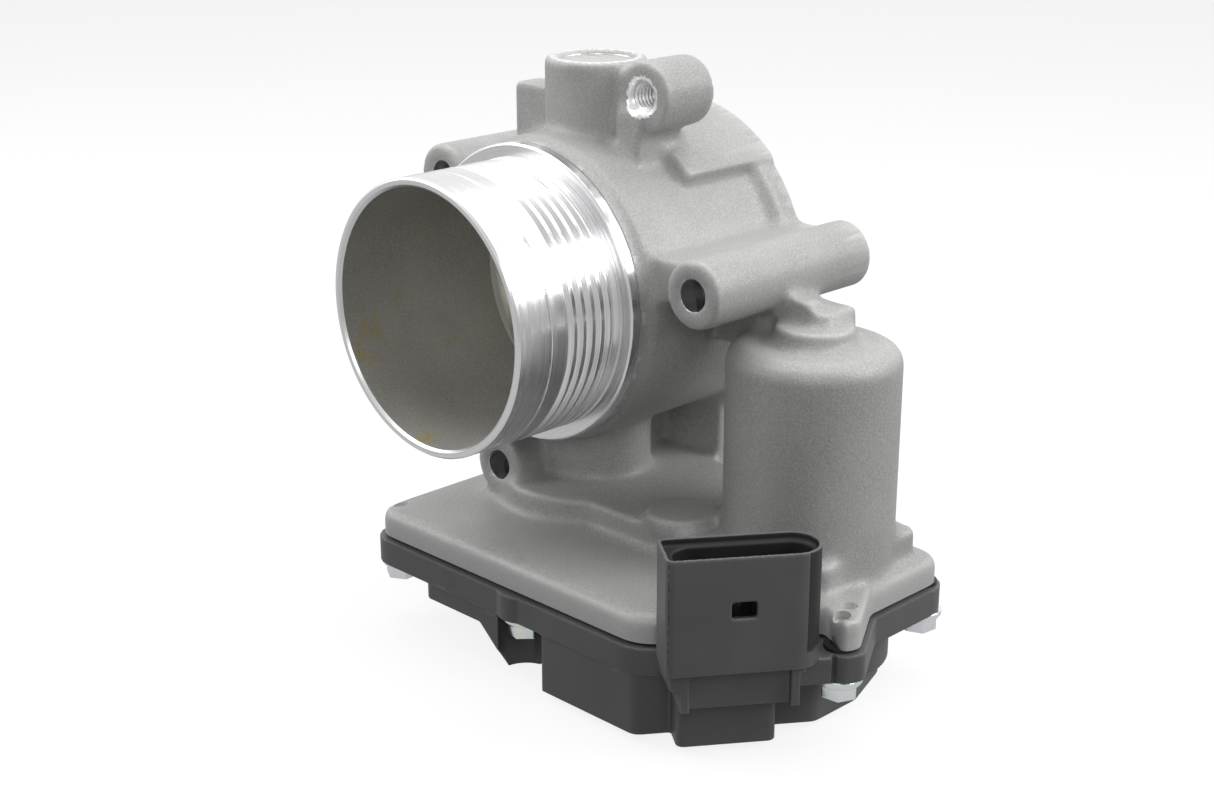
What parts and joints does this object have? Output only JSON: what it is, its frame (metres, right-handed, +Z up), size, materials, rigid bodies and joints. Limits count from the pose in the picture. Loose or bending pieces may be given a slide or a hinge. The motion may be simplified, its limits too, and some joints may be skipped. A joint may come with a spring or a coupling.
{
  "type": "throttle body",
  "caption": "Electronic throttle body: cast housing with a ridged hose spigot, motor canister, upright butterfly shaft and a moulded gear cover with an upward plug socket.",
  "frame": {"origin": "middle of the bore at the manifold face", "axes": "+Y along the bore from the hose spigot to the manifold, +Z up along the throttle shaft, +X towards the motor"},
  "size_m": [0.132, 0.0779, 0.1264],
  "materials": {
    "cast_aluminium": "sand-grain matt die casting, machined bright on the spigot, collar, throat and manifold face",
    "plug_steel": "dull pressed steel",
    "bearing_steel": "ground bearing steel",
    "seal_rubber": "matt black rubber",
    "shaft_steel": "ground steel",
    "plate_brass": "satin rolled brass",
    "screw_steel": "dark steel",
    "gear_plastic_dark": "dark glass-filled nylon",
    "gear_plastic_light": "natural acetal",
    "magnet": "sintered ferrite",
    "spring_steel": "oil-tempered spring wire",
    "bronze": "sintered bronze",
    "can_steel": "drawn zinc-coated steel",
    "carbon": "pressed carbon",
    "winding_copper": "enamelled copper and laminations",
    "pinion_brass": "hobbed brass",
    "contact_brass": "stamped brass",
    "contact_tin": "tin-plated brass",
    "cover_plastic": "matt dark-grey glass-filled plastic with a fine moulded grain",
    "board_green": "solder-masked board",
    "chip_black": "moulded epoxy",
    "zinc_plate": "clear-passivated zinc with a faint iridescence"
  },
  "bodies": {
    "root": {"housing": "cast_aluminium", "shaft_plug": "plug_steel", "upper_bearing": "bearing_steel", "upper_seal": "seal_rubber", "lower_seal": "seal_rubber", "lower_bearing_outer": "bearing_steel", "lower_bearing_balls": "bearing_steel", "return_spring": "spring_steel", "intermediate_axle": "shaft_steel", "motor_can": "can_steel", "motor_magnets": "magnet", "motor_bearings": "bronze", "motor_end_cap": "gear_plastic_dark", "motor_brushes": "carbon", "motor_plate": "can_steel", "motor_screws": "screw_steel", "wave_spring": "spring_steel", "motor_contacts": "contact_brass", "cover_seal": "seal_rubber", "gear_cover": "cover_plastic", "connector_pins": "contact_tin", "lead_frame": "contact_brass", "sensor_board": "board_green", "sensor_chip": "chip_black", "screw_sleeves": "shaft_steel", "cover_screws": "zinc_plate"},
    "throttle": {"lower_bearing_inner": "bearing_steel", "throttle_shaft": "shaft_steel", "throttle_plate": "plate_brass", "plate_screws": "screw_steel", "gear_insert": "shaft_steel", "sector_gear": "gear_plastic_dark", "sensor_magnet": "magnet"},
    "intermediate": {"intermediate_bush": "bronze", "intermediate_gear": "gear_plastic_light"},
    "rotor": {"motor_shaft": "shaft_steel", "armature": "winding_copper", "commutator": "winding_copper", "motor_pinion": "pinion_brass"}
  },
  "joints": [
    {"name": "throttle_turn", "type": "hinge", "parent": "root", "child": "throttle", "pos_m": [0, -0.0285, 0], "axis": [0, 0, 1], "range_deg": [0, 90], "stiffness_Nm_per_rad": 0.02},
    {"name": "intermediate_turn", "type": "hinge", "parent": "root", "child": "intermediate", "pos_m": [0.03642, -0.03936, -0.06], "axis": [0, 0, 1], "range_deg": [-154.3, 0]},
    {"name": "rotor_turn", "type": "hinge", "parent": "root", "child": "rotor", "pos_m": [0.0581, -0.0243, -0.03], "axis": [0, 0, 1], "range_deg": [0, 977.15]}
  ],
  "couplings": [
    {"joint": "intermediate_turn", "follows": "throttle_turn", "ratio": -1.7143},
    {"joint": "rotor_turn", "follows": "throttle_turn", "ratio": 10.857}
  ]
}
☆ ☆ ☆ ☆ ☆
Return all the data above once more, precisely as given.

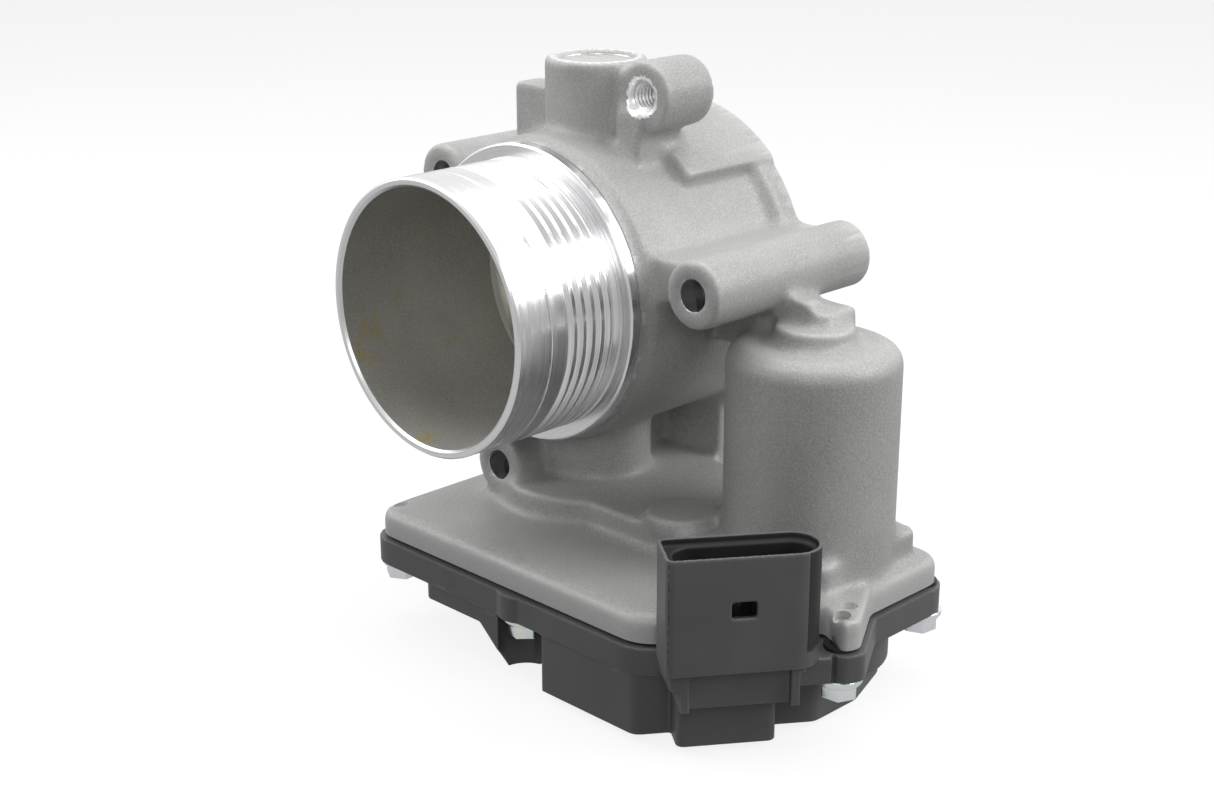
What parts and joints does this object have? Output only JSON: what it is, its frame (metres, right-handed, +Z up), size, materials, rigid bodies and joints. Limits count from the pose in the picture. Loose or bending pieces may be given a slide or a hinge. The motion may be simplified, its limits too, and some joints may be skipped. A joint may come with a spring or a coupling.
{
  "type": "throttle body",
  "caption": "Electronic throttle body: cast housing with a ridged hose spigot, motor canister, upright butterfly shaft and a moulded gear cover with an upward plug socket.",
  "frame": {"origin": "middle of the bore at the manifold face", "axes": "+Y along the bore from the hose spigot to the manifold, +Z up along the throttle shaft, +X towards the motor"},
  "size_m": [0.132, 0.0779, 0.1264],
  "materials": {
    "cast_aluminium": "sand-grain matt die casting, machined bright on the spigot, collar, throat and manifold face",
    "plug_steel": "dull pressed steel",
    "bearing_steel": "ground bearing steel",
    "seal_rubber": "matt black rubber",
    "shaft_steel": "ground steel",
    "plate_brass": "satin rolled brass",
    "screw_steel": "dark steel",
    "gear_plastic_dark": "dark glass-filled nylon",
    "gear_plastic_light": "natural acetal",
    "magnet": "sintered ferrite",
    "spring_steel": "oil-tempered spring wire",
    "bronze": "sintered bronze",
    "can_steel": "drawn zinc-coated steel",
    "carbon": "pressed carbon",
    "winding_copper": "enamelled copper and laminations",
    "pinion_brass": "hobbed brass",
    "contact_brass": "stamped brass",
    "contact_tin": "tin-plated brass",
    "cover_plastic": "matt dark-grey glass-filled plastic with a fine moulded grain",
    "board_green": "solder-masked board",
    "chip_black": "moulded epoxy",
    "zinc_plate": "clear-passivated zinc with a faint iridescence"
  },
  "bodies": {
    "root": {"housing": "cast_aluminium", "shaft_plug": "plug_steel", "upper_bearing": "bearing_steel", "upper_seal": "seal_rubber", "lower_seal": "seal_rubber", "lower_bearing_outer": "bearing_steel", "lower_bearing_balls": "bearing_steel", "return_spring": "spring_steel", "intermediate_axle": "shaft_steel", "motor_can": "can_steel", "motor_magnets": "magnet", "motor_bearings": "bronze", "motor_end_cap": "gear_plastic_dark", "motor_brushes": "carbon", "motor_plate": "can_steel", "motor_screws": "screw_steel", "wave_spring": "spring_steel", "motor_contacts": "contact_brass", "cover_seal": "seal_rubber", "gear_cover": "cover_plastic", "connector_pins": "contact_tin", "lead_frame": "contact_brass", "sensor_board": "board_green", "sensor_chip": "chip_black", "screw_sleeves": "shaft_steel", "cover_screws": "zinc_plate"},
    "throttle": {"lower_bearing_inner": "bearing_steel", "throttle_shaft": "shaft_steel", "throttle_plate": "plate_brass", "plate_screws": "screw_steel", "gear_insert": "shaft_steel", "sector_gear": "gear_plastic_dark", "sensor_magnet": "magnet"},
    "intermediate": {"intermediate_bush": "bronze", "intermediate_gear": "gear_plastic_light"},
    "rotor": {"motor_shaft": "shaft_steel", "armature": "winding_copper", "commutator": "winding_copper", "motor_pinion": "pinion_brass"}
  },
  "joints": [
    {"name": "throttle_turn", "type": "hinge", "parent": "root", "child": "throttle", "pos_m": [0, -0.0285, 0], "axis": [0, 0, 1], "range_deg": [0, 90], "stiffness_Nm_per_rad": 0.02},
    {"name": "intermediate_turn", "type": "hinge", "parent": "root", "child": "intermediate", "pos_m": [0.03642, -0.03936, -0.06], "axis": [0, 0, 1], "range_deg": [-154.3, 0]},
    {"name": "rotor_turn", "type": "hinge", "parent": "root", "child": "rotor", "pos_m": [0.0581, -0.0243, -0.03], "axis": [0, 0, 1], "range_deg": [0, 977.15]}
  ],
  "couplings": [
    {"joint": "intermediate_turn", "follows": "throttle_turn", "ratio": -1.7143},
    {"joint": "rotor_turn", "follows": "throttle_turn", "ratio": 10.857}
  ]
}